Should the case proceed to trial, the DRT conducts it in a manner akin to a summary trial, focusing on the core issues without being entangled in protracted litigation. Witnesses can be called and evidence can be presented by both parties. The tribunal’s relaxed approach to procedural formalities and evidence enables it to arrive at a decision expeditiously.

Post-adjudication, if the DRT rules in favor of the creditor, it issues a Recovery Certificate, outlining the debtor’s obligation to repay the assessed debt. This certificate authorizes the creditor to proceed with execution, which is the process of recovering the debt through the attachment and sale of the debtor’s assets, if necessary.

Execution proceedings are overseen by a Recovery Officer, who carries out the instructions per the Recovery Certificate. This officer has broad powers, including attaching and auctioning the debtor’s property, managing the property during the attachment period, and distributing the sale proceeds among the creditors.

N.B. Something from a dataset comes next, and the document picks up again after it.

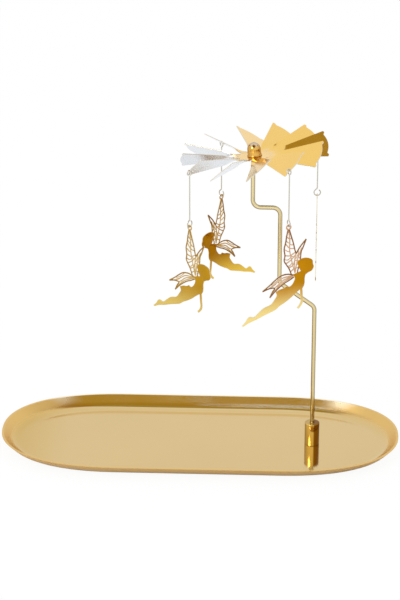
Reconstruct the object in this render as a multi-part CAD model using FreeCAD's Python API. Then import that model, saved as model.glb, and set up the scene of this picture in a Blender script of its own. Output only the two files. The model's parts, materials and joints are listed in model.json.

  • The Recovery Officer can also appoint commissioners to scrutinize the debtor’s property and assets for accurate execution.
  • In case of delays or obstructions during the recovery process, the creditor can raise grievances with the presiding DRT officer for remedial action.
  • The debtor is granted the opportunity to present any objections regarding the execution procedure, which the Recovery Officer considers before proceeding.

Throughout the DRT litigation process, both parties retain the right to appeal against the tribunal’s decision. Appeals can be made to the Debt Recovery Appellate Tribunal (DRAT) within 30 days of the order, with the possibility of further legal recourse in higher courts should the DRAT’s decision also be unfavorable.

These judicial mechanisms within the DRT litigation process serve to balance efficiency with fairness, ensuring that the rights of creditors and debtors are protected while addressing the urgency of debt recovery for the economic stability and growth.